Track 9, "See Right Through You": Ooooh,
SO EDGY, guys! They say "pissed off"! How
how DIRTY! This song is about three steps above the ballads,
but one crucial step below songs like "Pop" and
"The Game is Over" and even "Up Against the
Wall." It'll do, with the rhythm fills and scratching
samples, but it's nothing special.
Track 10, "Selfish": Eyew. Ballad. Ick,
ick, ick. Boring, boring, boring!
Track 11, "Just Don't Tell Me That": Otherwise
known as "Digital Get Down, Part Three." But it
boots it! Plus, Justin does that "maaaaay" thang
again.
Track 12, "Something Like You": Oh, God
not only is it another ballad, but it has this HORRIBLE cheeze-wad
clarinet intro. Boyz? Put away Lionel Ritchie albums! I actually
thought this was "Penny Lover" at first, and I don't
appreciate being scared like that, okay?
Track 13, "Do Your Thing": *NSync has a
habit of ending albums with a Grody Ballad/Upbeat Near-Ballad
combo, and this is no exception.

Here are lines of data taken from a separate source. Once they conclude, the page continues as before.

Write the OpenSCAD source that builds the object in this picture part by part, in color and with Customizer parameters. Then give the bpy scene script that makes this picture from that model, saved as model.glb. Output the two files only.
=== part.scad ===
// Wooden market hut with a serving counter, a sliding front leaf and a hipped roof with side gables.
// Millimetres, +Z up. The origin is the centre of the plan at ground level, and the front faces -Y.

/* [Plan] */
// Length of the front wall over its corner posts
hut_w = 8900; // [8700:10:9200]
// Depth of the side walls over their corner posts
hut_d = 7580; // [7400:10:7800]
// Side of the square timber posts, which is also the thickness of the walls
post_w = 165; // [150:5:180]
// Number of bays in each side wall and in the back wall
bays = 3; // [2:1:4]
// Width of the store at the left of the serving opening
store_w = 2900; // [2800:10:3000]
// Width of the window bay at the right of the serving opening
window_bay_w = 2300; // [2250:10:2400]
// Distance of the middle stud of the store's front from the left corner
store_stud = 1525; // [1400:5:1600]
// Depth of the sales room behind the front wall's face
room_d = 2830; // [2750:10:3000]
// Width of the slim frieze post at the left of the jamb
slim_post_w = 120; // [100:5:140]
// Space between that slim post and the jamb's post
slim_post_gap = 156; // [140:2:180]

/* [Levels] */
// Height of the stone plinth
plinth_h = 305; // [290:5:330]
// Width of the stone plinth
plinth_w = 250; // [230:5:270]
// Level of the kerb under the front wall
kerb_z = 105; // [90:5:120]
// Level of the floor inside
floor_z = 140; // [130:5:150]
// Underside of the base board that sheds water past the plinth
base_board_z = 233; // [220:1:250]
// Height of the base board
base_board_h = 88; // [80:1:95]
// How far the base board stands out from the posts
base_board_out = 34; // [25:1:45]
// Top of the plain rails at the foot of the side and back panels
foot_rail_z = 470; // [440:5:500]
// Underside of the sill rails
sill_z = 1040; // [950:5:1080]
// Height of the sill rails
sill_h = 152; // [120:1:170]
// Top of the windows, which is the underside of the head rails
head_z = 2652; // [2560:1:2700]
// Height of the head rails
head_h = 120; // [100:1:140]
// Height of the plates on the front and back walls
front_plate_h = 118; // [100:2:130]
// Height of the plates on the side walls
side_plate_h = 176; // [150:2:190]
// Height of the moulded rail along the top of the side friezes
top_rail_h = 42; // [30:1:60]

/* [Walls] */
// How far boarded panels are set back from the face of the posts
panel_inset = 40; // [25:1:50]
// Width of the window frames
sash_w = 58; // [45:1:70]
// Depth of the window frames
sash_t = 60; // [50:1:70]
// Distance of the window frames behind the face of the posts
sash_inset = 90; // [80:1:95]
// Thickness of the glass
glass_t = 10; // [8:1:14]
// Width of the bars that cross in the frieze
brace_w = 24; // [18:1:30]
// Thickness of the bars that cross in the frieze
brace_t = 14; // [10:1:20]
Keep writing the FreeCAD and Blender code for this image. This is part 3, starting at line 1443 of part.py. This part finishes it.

This pabulum, meant to inspire
generic self-esteem in 8-year-olds, is totally lame. We can
skip this one, too.
So? Um, well, I think it's worth it. I can skip those 4-5
icky songs and focus on the dance stuff. Listening to the
album as a whole, I can tell the Boyz're trying to do the
"mature" thing; every song is unique and different
(to a certain Teen Poo degree), as if pointedly offering critics
and adults a taste of their (ahem) musical diversity. But
that isn't what this album should be about. It's REALLY about
doing dance moves from the videos, about 20-year-old billionaires
thanking God, their families and their fans in liner notes
and then singing songs about all the trappings of mondo-commercial
success. It's about concerts with six costume changes and
lasers and fireworks and stage sets that take days to set
up and break down. It's about banal lyrics and catchy beats
and hooks and twenty layers of samples and drum machine tracks
and overproduction in the extreme. There's a certain kind
of energy to all that and, while not in the musical virtuoso
category, Celebrity fills a definite niche. And that's
fine with me.
Now excuse me
I have some "Dirty" Pop-ing
to do before the Teen Poo craze dies its inevitable death.